Write out again, unaltered, the lines from the start through the line containing "# ---- Driving".

* _Provided material_:
------------------------------------------------

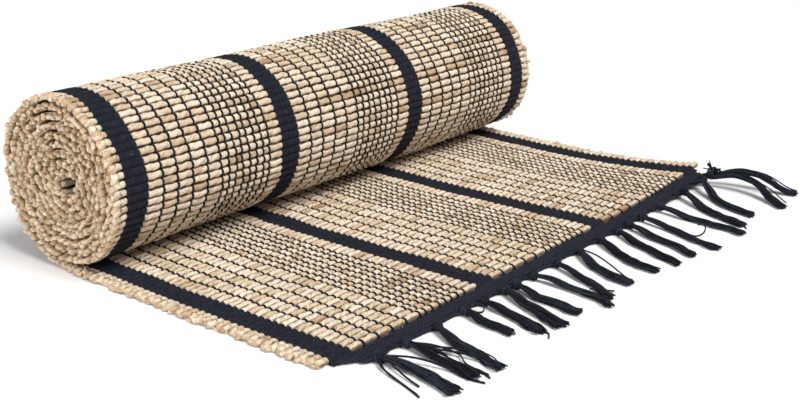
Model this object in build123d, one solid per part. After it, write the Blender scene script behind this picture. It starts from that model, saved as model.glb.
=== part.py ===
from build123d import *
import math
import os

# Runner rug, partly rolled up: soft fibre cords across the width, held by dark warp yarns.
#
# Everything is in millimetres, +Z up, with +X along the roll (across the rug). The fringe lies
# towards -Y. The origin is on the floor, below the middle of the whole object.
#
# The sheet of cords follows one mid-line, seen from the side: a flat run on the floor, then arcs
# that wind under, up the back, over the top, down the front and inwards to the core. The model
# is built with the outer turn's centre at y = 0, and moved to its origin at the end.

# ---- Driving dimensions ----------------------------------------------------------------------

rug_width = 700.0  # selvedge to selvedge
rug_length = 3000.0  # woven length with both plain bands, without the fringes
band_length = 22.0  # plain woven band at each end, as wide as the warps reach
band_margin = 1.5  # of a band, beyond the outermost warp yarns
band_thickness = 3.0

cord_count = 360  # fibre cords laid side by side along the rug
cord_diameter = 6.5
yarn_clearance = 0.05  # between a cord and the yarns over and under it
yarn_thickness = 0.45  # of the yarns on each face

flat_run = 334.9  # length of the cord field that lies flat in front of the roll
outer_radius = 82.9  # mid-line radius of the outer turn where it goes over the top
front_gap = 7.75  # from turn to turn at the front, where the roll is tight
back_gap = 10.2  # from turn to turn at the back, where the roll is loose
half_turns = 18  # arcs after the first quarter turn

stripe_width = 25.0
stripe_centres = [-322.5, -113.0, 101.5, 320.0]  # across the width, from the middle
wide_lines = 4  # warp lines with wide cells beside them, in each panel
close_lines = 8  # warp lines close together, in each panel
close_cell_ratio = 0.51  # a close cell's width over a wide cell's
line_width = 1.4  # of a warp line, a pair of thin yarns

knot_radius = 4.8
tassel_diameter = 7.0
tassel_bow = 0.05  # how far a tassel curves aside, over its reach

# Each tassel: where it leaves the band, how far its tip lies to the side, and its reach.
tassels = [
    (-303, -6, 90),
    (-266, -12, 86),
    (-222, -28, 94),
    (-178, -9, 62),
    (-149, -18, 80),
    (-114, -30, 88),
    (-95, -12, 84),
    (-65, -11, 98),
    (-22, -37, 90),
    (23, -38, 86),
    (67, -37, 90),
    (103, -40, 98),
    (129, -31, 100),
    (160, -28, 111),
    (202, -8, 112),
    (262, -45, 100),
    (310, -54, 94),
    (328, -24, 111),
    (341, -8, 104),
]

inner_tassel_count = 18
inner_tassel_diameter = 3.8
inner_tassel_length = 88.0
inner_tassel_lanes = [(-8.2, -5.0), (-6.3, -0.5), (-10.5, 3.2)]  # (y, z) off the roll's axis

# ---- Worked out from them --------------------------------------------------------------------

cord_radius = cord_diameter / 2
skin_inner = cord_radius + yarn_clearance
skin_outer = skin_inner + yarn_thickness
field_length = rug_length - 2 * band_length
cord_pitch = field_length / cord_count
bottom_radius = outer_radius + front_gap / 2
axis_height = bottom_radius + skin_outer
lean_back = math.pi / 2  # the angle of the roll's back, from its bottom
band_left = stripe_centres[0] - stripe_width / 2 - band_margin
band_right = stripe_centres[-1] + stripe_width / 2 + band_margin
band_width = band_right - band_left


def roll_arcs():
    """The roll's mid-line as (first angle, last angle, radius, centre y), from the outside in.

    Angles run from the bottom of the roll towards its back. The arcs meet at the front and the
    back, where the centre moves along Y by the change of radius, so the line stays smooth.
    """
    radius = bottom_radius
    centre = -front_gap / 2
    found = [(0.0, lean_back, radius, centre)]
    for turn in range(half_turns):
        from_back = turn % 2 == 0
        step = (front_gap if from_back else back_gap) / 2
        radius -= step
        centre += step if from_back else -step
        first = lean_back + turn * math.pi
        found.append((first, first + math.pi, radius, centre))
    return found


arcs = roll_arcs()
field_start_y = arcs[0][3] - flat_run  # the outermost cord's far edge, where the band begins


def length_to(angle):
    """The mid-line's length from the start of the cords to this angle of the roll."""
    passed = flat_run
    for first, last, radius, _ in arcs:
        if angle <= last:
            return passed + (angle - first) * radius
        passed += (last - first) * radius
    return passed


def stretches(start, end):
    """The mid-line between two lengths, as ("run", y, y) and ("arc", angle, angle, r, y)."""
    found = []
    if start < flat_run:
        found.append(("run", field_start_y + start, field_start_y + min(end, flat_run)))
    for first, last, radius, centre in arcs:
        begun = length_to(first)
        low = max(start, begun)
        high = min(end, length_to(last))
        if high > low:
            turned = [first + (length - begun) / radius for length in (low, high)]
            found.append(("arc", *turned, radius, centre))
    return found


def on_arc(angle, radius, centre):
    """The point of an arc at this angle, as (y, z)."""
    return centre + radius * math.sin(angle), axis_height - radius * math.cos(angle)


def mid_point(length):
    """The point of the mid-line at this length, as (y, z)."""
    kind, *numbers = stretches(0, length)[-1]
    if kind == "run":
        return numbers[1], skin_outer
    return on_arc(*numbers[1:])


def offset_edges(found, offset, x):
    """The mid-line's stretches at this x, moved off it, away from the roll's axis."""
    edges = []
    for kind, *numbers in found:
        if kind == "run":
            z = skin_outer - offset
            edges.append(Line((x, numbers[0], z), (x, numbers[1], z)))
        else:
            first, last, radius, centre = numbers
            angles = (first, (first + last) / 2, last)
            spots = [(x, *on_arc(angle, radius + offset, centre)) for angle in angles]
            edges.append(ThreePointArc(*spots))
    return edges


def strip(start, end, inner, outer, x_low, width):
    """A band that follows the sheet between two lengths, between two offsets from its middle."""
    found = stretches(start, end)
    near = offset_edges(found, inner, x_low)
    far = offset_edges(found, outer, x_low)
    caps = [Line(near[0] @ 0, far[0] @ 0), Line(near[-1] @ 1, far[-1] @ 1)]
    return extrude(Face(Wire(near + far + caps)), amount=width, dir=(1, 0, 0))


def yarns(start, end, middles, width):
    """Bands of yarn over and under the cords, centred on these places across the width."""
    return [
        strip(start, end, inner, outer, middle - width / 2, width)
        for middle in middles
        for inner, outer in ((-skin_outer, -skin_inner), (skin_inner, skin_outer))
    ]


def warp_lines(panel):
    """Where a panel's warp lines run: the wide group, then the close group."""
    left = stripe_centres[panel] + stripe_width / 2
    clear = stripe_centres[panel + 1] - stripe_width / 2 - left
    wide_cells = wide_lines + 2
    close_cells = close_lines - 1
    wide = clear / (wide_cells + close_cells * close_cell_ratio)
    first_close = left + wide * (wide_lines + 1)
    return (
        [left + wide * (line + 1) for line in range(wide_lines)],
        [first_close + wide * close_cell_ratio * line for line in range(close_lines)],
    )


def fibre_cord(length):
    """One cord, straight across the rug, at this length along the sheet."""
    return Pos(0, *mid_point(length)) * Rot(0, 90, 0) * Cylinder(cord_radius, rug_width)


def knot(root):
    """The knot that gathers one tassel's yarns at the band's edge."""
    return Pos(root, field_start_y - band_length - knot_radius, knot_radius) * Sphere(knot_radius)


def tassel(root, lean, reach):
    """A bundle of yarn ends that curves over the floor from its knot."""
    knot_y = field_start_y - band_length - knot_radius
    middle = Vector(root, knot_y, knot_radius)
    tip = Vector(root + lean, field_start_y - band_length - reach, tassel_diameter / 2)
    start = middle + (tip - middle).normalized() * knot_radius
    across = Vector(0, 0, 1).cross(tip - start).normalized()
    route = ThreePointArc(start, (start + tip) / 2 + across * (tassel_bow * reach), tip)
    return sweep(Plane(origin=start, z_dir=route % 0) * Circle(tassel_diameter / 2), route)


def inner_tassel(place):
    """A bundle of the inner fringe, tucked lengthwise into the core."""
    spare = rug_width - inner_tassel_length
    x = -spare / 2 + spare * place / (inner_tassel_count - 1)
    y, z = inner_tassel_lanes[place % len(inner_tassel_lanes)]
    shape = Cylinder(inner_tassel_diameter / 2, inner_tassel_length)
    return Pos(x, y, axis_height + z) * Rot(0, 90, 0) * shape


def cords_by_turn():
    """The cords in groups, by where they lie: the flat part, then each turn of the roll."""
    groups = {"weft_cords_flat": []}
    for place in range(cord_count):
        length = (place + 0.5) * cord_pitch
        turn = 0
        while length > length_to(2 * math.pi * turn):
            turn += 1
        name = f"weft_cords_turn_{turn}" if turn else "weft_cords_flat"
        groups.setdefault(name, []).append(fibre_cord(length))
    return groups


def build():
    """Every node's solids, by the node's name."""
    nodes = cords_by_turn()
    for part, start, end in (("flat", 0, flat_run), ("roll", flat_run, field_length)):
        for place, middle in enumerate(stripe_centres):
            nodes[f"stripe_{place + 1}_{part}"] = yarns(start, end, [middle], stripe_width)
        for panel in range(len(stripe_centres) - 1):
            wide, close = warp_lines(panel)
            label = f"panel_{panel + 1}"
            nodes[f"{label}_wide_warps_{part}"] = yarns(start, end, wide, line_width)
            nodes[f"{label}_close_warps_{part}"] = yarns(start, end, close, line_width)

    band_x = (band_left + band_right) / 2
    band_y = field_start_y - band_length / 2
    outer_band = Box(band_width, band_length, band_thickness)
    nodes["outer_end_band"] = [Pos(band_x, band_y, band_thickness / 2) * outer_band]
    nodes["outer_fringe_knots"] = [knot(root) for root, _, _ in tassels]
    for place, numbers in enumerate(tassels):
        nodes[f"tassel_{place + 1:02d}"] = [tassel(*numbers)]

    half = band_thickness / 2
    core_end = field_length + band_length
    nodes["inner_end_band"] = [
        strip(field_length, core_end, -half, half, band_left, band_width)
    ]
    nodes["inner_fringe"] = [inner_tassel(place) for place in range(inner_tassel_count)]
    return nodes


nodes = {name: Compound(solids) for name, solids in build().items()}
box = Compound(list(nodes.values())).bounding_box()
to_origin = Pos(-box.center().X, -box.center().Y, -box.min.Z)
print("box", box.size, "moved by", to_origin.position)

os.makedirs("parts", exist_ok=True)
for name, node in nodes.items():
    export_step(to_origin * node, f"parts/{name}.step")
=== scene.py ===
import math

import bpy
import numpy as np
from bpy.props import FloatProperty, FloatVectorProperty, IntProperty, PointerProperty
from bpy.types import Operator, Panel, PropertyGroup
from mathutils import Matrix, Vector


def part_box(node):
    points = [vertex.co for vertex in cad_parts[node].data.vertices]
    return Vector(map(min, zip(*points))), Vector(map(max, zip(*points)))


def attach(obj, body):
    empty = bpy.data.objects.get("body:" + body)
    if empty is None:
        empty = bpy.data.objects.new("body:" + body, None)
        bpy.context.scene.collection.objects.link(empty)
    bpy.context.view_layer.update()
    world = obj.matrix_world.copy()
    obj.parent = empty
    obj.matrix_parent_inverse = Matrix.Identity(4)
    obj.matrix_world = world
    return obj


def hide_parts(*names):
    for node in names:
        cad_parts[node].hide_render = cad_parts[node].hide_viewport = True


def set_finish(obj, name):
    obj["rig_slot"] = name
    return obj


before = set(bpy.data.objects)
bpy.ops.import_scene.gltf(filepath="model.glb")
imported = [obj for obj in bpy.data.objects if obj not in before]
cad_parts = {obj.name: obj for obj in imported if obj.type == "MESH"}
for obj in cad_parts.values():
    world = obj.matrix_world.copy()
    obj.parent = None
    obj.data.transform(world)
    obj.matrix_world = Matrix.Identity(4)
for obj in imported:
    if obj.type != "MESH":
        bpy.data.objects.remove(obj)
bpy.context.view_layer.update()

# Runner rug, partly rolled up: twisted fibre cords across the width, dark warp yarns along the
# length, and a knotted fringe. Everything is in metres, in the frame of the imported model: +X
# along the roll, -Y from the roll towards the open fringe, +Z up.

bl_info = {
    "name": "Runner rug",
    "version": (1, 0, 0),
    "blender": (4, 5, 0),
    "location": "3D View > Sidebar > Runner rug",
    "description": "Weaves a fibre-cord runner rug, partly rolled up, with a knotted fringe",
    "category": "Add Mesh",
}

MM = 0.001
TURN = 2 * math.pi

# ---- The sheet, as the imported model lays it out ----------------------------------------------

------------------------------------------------

* _Completed exercise_:
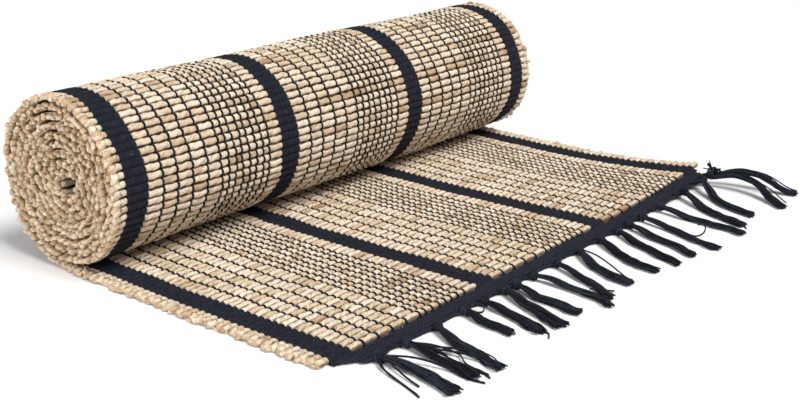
Model this object in build123d, one solid per part. After it, write the Blender scene script behind this picture. It starts from that model, saved as model.glb.
=== part.py ===
from build123d import *
import math
import os

# Runner rug, partly rolled up: soft fibre cords across the width, held by dark warp yarns.
#
# Everything is in millimetres, +Z up, with +X along the roll (across the rug). The fringe lies
# towards -Y. The origin is on the floor, below the middle of the whole object.
#
# The sheet of cords follows one mid-line, seen from the side: a flat run on the floor, then arcs
# that wind under, up the back, over the top, down the front and inwards to the core. The model
# is built with the outer turn's centre at y = 0, and moved to its origin at the end.

# ---- Driving dimensions ----------------------------------------------------------------------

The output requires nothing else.